- • Type: Oblast
- • Established: 1938
- • Disestablished: 1 December 2005
| Preceded by | Succeeded by |
| / Sverdlovsk Oblast | Perm Krai / |

= Perm Oblast =

Former federal subject of Russia

Until 1 December 2005, Perm Oblast (Пе́рмская о́бласть) was a federal subject of Russia (an oblast) in Privolzhsky (Volga) Federal District. According to the results of the referendum held in October 2004, Perm Oblast was merged with Komi-Permyak Autonomous Okrug to form Perm Krai.
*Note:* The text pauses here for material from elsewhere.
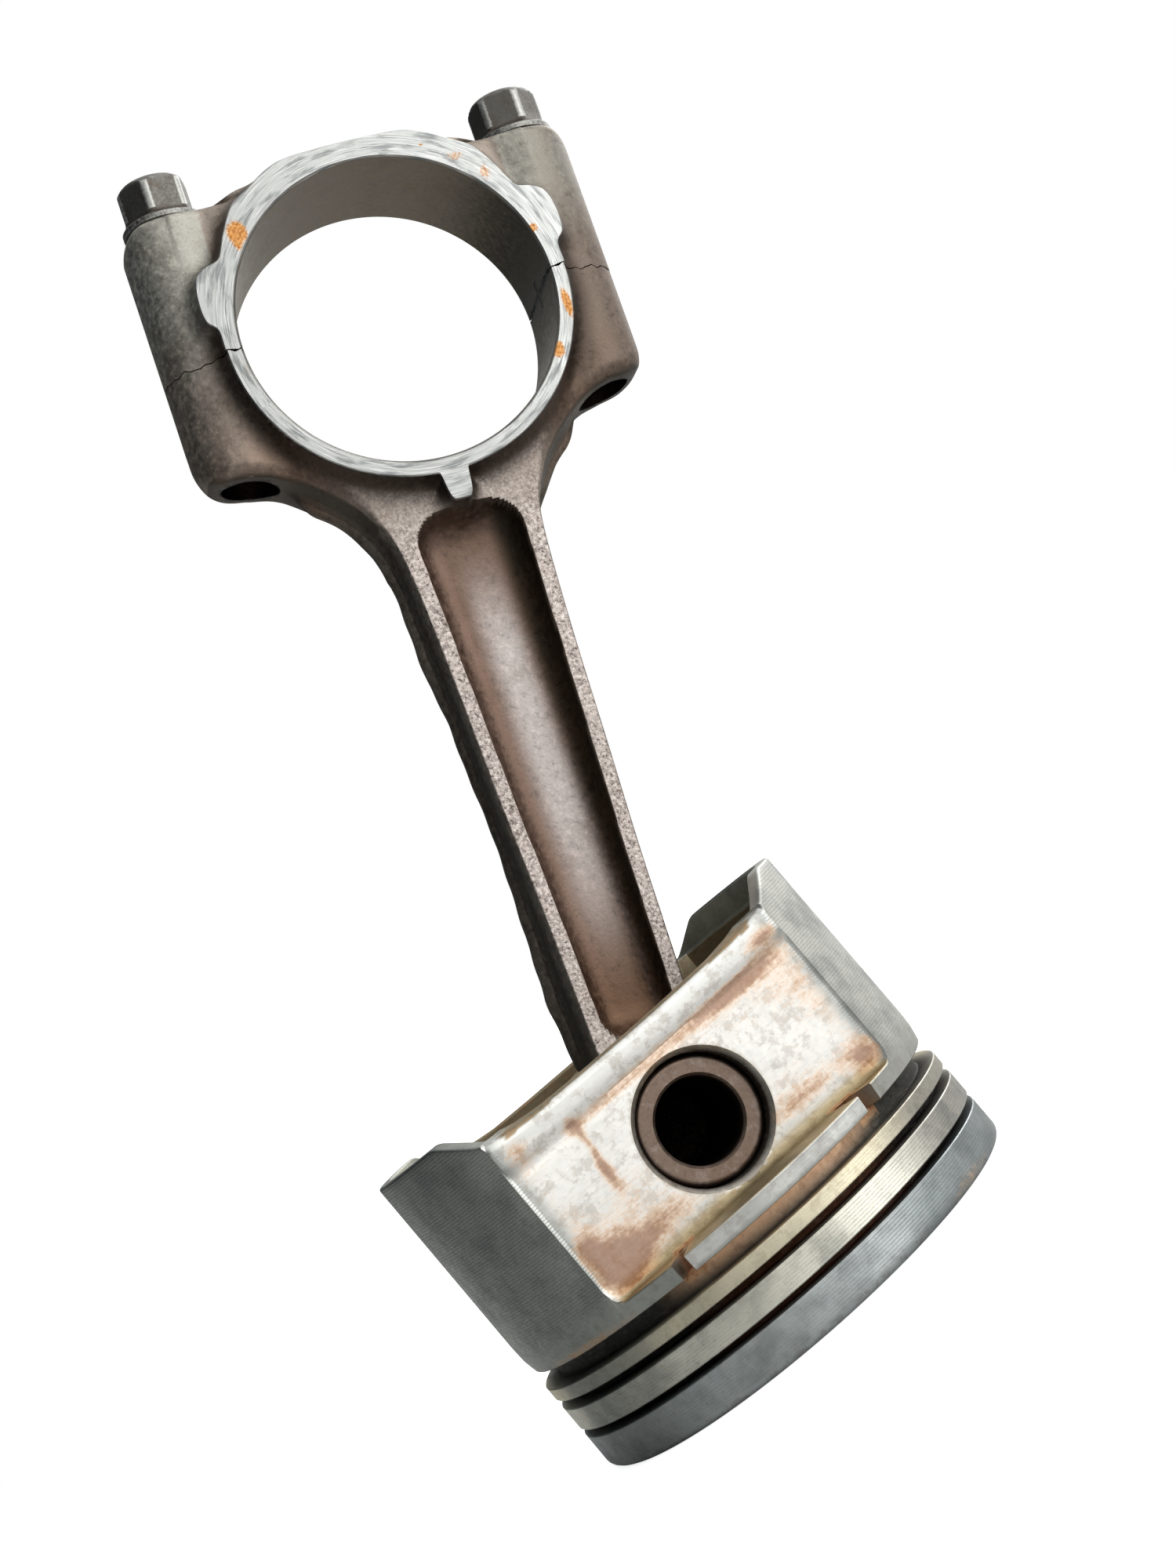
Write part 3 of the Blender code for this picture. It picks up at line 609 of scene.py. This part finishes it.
def plate(name, t, s, half, way, flash):
    """Closed plate over a grid (t, s) whose faces stand half in front of and behind its middle, and
    whose sides slope out to a seam that stands out by flash(t, s). Each row of the seam lies at a
    share of the half thickness and stands out by a share of the flash."""
    n = t.size
    front = in_rod(t, -half, crack(t, -half, s, way))
    rear = in_rod(t, half, crack(t, half, s, way))
    index = np.arange(n).reshape(t.shape)
    rim = np.hstack([index[0, :-1], index[:-1, -1], index[-1, :0:-1], index[:0:-1, 0]])
    rim_t, rim_s, rim_half = t.ravel()[rim], s.ravel()[rim], half.ravel()[rim]
    step_t, step_s = np.roll(rim_t, -1) - np.roll(rim_t, 1), np.roll(rim_s, -1) - np.roll(rim_s, 1)
    run = np.hypot(step_t, step_s) + 1e-9
    out = flash(rim_t, rim_s)
    bands, seam = [rim], []
    for number, (depth, share) in enumerate(SEAM_ROWS):
        row_t, row_s = rim_t + out * share * step_s / run, rim_s - out * share * step_t / run
        row_y = depth * rim_half
        seam.append(in_rod(row_t, row_y, crack(row_t, row_y, row_s, way)))
        bands.append(2 * n + number * len(rim) + np.arange(len(rim)))
    bands.append(rim + n)
    ring = np.stack([np.hstack([band, band[:1]]) for band in bands])
    faces = np.vstack([quads(index), quads(index)[:, ::-1] + n, quads(ring)])
    return solid(name, np.vstack([front.reshape(-1, 3), rear.reshape(-1, 3), *seam]), faces.tolist())


def face_ring(name, angle, outer, way):
    """Machined ring of the big end: a closed profile carried round the bore, whose outer radius
    changes with the angle."""
    edge, bevel = 0.4, 0.18
    face_r = BIG_R + edge + (outer - bevel - BIG_R - edge) * np.linspace(0.0, 1.0, 7)[:, None]
    r_half = [*face_r, outer, outer, outer]
    y_half = [-BIG_HALF] * 7 + [bevel - BIG_HALF, -6.0, 0.0]
    bore_y = np.linspace(BIG_HALF - edge, edge - BIG_HALF, 15)
    r = np.stack(r_half + r_half[-2::-1] + [np.full(outer.shape, BIG_R)] * len(bore_y))
    y = np.hstack([y_half, np.negative(y_half[-2::-1]), bore_y])[:, None]
    t, s = r * np.cos(angle), BIG_S + r * np.sin(angle)
    return loop_round(name, in_rod(t, y, crack(t, y, s, way)))


def bolt_bore(name, side, low, high):
    """A straight hole for a bolt's shank."""
    turn = np.linspace(0.0, 2.0 * np.pi, 48, endpoint=False)
    r, s = np.array([(0.0, low), (HOLE_R, low), (HOLE_R, high), (0.0, high)]).T[:, :, None]
    return turned(name, in_rod(side * COLUMN_T + r * np.cos(turn), r * np.sin(turn), s))


def across_rod(name, radius, s):
    """A bar along Y at a distance s up the rod, for cutting a round hole."""
    turn = np.linspace(0.0, 2.0 * np.pi, 192, endpoint=False)
    r, y = np.array([(0.0, -30.0), (radius, -30.0), (radius, 30.0), (0.0, 30.0)]).T[:, :, None]
    return turned(name, in_rod(r * np.cos(turn), y, s + r * np.sin(turn)))


def spread(columns):
    """Shares from -1 to 1: half even steps and half a sine, so they are closer at the two edges."""
    b = np.linspace(-1.0, 1.0, columns)
    return 0.5 * b + 0.5 * np.sin(0.5 * np.pi * b)


def beam_half(s):
    """Half thickness of the beam: even, and swelling smoothly towards the eye."""
    return BEAM_HALF + 1.5 * (1.0 - ease(s, 16.0, 58.0))


def recess_share(t, s):
    """How deep the beam's trough is, from 0 to 1: a quarter of a superellipse over the distance in
    from its outline, which is a long tapered slot with round corners."""
    past_t = np.abs(t) - (np.interp(s, RECESS_S, RECESS_W) - RECESS_CORNER)
    past_s = np.abs(s - RECESS_MID) - (RECESS_HALF - RECESS_CORNER)
    inward = RECESS_CORNER - np.minimum(np.maximum(past_t, past_s), 0.0)
    inward = inward - np.hypot(np.maximum(past_t, 0.0), np.maximum(past_s, 0.0))
    q = np.clip(inward / RECESS_SLOPE, 0.0, 1.0)
    return (1.0 - (1.0 - q) ** RECESS_BEND) ** (1.0 / RECESS_BEND)


def with_columns(side, web):
    """Half thickness of the web with a round bolt column fused to it, and the column alone outside."""
    column = np.sqrt(np.clip(COLUMN_R ** 2 - (side - COLUMN_T) ** 2, 0.09, None))
    return soft_max(np.where(side > COLUMN_T, 0.0, web), column, 2.4)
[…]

It was established in 1938 as part of the RSFSR. From 1940 to 1957 it was named Molotov Oblast in honor of Vyacheslav Molotov. The oblast was named after its administrative center, the city of Perm. The oblast covered an area of 160,600 km^{2}, and as of the 2002 census its population was 2,819,421. Before the merger, neighboring oblasts and republics were (from north clockwise) Komi Republic, Sverdlovsk Oblast, Republic of Bashkortostan, Udmurt Republic, and Kirov Oblast.

==Geography==
===Time zone===
Perm Oblast was located in the Yekaterinburg Time Zone (YEKT/YEKST). UTC offset is +0500 (YEKT)/+0600 (YEKST).